- [TASK TO CARRY OUT]:
Return, unaltered, every line from the beginning of the material below up to and including the one with "seen from above.".

* Begin DATA EXCERPT *

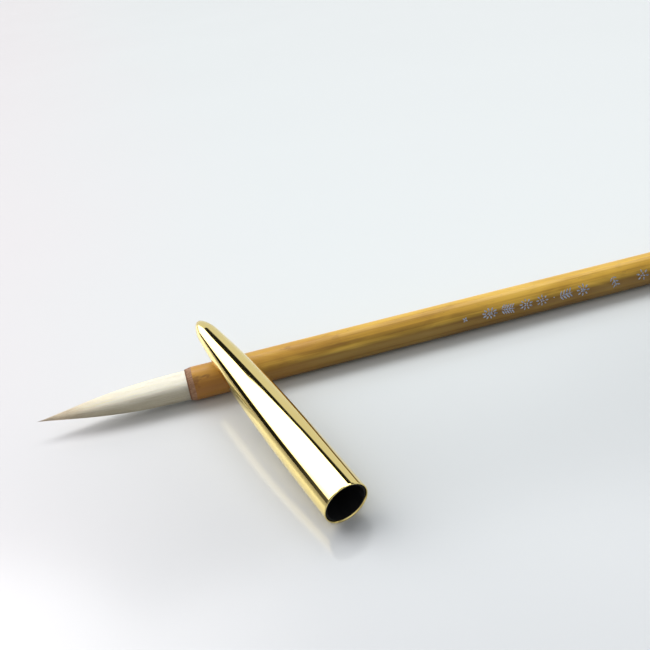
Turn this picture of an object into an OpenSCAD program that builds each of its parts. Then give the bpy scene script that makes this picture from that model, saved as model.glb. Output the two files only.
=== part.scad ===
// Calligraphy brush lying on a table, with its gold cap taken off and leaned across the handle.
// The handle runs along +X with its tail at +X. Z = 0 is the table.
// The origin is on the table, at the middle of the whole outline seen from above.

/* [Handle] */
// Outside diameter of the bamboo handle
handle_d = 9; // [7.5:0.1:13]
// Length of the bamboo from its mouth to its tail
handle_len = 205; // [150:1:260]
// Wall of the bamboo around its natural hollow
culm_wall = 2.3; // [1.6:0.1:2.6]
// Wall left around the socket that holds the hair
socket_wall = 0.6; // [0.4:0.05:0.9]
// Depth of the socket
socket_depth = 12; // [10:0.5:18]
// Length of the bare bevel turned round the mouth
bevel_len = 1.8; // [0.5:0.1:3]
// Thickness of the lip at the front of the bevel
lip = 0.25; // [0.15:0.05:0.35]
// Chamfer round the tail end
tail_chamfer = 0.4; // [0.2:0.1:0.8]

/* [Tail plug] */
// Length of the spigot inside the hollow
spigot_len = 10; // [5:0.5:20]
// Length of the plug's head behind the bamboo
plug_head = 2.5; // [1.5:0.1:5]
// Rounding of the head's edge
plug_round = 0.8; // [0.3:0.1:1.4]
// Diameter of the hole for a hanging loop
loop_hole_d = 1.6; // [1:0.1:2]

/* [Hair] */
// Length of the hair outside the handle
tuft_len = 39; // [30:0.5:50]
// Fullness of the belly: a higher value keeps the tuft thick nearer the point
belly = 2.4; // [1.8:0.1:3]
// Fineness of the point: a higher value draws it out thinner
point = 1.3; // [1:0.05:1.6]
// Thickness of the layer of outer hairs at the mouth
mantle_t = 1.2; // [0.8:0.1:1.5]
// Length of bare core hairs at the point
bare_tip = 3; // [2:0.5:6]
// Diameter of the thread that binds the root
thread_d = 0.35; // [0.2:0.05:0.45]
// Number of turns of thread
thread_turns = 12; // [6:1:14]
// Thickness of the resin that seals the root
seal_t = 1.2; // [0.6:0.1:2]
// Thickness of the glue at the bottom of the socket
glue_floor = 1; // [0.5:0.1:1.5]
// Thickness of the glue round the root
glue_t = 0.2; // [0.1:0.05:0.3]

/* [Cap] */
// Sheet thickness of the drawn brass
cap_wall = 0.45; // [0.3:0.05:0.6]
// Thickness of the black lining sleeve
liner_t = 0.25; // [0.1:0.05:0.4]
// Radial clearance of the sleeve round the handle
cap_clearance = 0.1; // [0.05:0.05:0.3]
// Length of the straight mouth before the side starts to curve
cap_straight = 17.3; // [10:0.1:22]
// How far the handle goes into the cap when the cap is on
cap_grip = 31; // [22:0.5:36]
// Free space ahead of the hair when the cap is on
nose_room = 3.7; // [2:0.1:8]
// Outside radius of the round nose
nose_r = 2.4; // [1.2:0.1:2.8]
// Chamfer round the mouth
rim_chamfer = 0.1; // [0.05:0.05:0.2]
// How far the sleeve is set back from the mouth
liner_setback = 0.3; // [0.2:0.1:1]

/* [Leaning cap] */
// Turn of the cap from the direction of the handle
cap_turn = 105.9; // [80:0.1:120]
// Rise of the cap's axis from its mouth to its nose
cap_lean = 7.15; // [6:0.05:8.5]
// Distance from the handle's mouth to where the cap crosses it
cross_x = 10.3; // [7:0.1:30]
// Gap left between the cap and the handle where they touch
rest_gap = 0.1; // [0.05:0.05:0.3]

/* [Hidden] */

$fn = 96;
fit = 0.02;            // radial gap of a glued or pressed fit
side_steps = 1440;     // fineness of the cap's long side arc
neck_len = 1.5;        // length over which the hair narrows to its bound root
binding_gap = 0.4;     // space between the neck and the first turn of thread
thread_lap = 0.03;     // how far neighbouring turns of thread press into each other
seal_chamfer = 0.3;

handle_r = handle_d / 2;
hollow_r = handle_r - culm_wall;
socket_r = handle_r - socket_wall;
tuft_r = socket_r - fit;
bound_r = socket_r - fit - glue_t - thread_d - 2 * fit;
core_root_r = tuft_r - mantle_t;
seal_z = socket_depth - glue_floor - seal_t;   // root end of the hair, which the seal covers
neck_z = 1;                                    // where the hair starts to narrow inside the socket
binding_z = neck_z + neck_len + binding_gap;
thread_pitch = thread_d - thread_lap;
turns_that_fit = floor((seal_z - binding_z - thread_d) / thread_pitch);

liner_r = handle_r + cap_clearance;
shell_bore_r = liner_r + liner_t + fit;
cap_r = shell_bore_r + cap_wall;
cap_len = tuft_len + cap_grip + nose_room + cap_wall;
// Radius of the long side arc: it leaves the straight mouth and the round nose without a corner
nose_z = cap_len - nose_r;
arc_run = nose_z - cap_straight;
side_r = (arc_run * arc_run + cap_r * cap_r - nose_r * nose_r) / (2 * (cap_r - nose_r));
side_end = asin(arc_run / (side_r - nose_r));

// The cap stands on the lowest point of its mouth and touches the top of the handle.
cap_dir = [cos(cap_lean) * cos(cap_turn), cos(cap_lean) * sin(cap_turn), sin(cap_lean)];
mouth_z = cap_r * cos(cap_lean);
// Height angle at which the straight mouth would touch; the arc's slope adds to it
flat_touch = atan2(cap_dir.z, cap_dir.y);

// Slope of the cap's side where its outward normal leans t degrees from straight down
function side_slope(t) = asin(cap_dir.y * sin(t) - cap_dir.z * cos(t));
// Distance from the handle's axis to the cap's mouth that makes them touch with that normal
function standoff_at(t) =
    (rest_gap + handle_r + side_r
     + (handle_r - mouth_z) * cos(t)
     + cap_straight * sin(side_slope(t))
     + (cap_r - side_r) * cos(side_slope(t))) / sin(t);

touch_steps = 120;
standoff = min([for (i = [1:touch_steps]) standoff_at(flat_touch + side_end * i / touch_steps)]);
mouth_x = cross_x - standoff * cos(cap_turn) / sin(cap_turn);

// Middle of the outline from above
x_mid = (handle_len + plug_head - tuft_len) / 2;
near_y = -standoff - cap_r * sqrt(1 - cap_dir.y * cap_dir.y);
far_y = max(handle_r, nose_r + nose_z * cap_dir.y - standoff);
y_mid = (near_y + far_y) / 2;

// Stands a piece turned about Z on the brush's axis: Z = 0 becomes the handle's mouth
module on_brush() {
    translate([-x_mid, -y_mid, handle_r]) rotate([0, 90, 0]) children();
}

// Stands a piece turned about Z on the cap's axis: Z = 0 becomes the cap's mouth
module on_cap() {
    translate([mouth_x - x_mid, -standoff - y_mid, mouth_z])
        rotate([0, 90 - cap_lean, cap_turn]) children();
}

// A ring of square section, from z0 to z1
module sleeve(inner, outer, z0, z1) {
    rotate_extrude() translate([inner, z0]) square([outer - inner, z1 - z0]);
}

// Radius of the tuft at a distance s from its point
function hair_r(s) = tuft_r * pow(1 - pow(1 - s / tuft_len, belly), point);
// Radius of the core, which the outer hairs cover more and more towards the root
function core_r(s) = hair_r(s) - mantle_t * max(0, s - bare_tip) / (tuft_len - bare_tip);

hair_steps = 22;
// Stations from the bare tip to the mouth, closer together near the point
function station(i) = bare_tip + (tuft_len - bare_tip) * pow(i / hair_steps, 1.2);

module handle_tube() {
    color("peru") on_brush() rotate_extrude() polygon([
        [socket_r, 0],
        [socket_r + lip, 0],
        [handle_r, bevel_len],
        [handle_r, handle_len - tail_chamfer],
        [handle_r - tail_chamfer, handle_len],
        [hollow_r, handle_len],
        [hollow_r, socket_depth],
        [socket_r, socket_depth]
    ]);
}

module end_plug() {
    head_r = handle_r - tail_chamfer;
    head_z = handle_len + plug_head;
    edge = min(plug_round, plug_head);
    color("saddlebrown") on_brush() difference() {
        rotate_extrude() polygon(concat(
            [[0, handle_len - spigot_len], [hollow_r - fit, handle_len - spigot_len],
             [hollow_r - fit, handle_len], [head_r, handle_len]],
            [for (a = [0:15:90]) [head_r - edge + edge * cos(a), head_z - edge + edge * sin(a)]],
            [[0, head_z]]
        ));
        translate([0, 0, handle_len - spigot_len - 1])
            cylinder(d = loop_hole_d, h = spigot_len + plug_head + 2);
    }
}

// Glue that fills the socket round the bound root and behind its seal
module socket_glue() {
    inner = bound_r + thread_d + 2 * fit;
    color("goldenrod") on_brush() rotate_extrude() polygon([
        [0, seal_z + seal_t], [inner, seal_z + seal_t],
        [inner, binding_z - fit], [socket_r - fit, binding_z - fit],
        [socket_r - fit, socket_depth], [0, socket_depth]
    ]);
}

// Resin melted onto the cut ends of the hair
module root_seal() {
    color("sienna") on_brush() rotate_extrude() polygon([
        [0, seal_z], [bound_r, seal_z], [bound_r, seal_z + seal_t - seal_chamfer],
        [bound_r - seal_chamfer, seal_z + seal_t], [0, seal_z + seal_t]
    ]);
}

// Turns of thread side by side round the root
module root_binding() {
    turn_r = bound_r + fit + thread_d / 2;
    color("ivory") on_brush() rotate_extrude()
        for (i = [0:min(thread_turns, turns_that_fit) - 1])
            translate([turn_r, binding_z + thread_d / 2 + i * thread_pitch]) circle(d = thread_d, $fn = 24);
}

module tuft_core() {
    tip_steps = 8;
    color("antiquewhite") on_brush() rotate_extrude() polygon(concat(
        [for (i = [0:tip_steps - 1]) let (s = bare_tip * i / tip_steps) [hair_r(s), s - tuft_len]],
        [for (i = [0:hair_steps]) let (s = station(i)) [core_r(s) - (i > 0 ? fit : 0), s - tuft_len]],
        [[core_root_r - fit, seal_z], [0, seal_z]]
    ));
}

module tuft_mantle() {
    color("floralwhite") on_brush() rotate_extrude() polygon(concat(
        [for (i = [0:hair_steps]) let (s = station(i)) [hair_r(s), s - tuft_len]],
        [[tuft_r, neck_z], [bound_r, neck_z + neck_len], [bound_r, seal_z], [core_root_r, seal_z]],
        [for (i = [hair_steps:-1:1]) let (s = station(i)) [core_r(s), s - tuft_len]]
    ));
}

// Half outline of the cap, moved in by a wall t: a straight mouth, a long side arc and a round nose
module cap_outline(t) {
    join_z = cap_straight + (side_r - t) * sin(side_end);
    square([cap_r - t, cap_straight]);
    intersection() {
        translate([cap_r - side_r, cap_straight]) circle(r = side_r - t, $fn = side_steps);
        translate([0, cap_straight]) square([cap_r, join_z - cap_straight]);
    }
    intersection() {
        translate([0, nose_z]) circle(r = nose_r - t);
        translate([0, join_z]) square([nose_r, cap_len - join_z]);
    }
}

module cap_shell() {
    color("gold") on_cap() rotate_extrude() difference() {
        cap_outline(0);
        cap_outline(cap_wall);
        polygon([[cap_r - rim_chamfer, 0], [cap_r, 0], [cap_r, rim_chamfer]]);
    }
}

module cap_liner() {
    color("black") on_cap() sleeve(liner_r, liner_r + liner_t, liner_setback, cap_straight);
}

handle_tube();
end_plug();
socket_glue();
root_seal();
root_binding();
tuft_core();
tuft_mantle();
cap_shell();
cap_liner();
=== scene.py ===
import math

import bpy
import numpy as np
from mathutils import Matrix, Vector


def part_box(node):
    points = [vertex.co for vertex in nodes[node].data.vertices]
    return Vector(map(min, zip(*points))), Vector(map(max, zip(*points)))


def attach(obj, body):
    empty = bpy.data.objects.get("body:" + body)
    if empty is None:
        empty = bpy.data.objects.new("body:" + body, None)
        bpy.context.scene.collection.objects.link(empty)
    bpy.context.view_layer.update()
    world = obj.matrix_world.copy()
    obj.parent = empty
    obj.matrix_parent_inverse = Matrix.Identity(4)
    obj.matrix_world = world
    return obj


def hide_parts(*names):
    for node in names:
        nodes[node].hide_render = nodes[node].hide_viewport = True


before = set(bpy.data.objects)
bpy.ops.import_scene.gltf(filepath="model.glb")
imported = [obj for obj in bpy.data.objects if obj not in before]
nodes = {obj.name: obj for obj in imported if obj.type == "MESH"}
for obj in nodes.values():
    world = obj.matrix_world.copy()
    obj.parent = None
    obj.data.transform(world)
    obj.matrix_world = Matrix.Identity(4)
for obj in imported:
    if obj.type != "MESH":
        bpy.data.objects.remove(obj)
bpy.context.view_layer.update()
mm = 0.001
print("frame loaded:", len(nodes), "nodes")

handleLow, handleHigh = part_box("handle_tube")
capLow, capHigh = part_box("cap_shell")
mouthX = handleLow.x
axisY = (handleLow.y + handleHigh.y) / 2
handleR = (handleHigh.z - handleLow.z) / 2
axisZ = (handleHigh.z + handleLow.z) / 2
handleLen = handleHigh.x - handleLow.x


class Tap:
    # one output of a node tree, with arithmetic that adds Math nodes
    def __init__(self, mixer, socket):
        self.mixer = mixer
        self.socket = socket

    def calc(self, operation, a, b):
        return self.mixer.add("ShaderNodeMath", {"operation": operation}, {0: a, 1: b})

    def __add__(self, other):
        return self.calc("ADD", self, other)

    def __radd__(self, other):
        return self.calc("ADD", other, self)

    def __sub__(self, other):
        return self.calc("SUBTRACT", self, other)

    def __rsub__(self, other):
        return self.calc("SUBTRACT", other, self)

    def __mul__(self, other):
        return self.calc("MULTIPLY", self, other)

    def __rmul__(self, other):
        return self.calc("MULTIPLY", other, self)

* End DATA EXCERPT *

- [THE RESPONSE]:
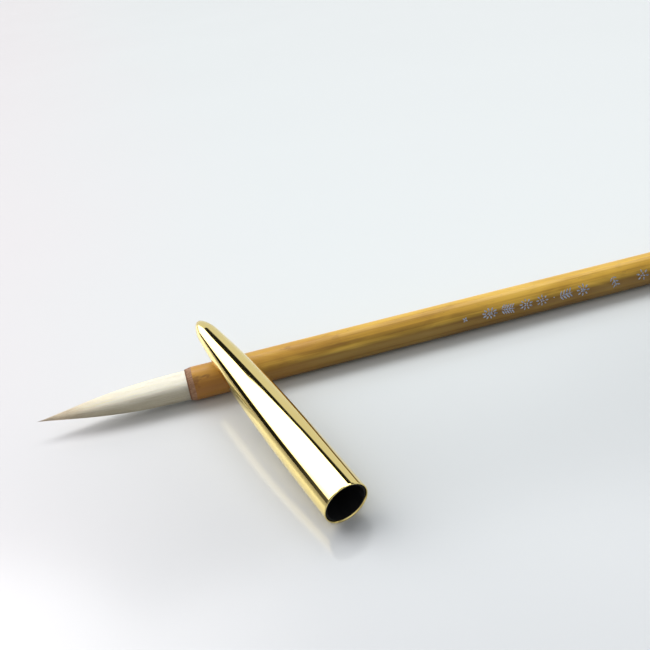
Turn this picture of an object into an OpenSCAD program that builds each of its parts. Then give the bpy scene script that makes this picture from that model, saved as model.glb. Output the two files only.
=== part.scad ===
// Calligraphy brush lying on a table, with its gold cap taken off and leaned across the handle.
// The handle runs along +X with its tail at +X. Z = 0 is the table.
// The origin is on the table, at the middle of the whole outline seen from above.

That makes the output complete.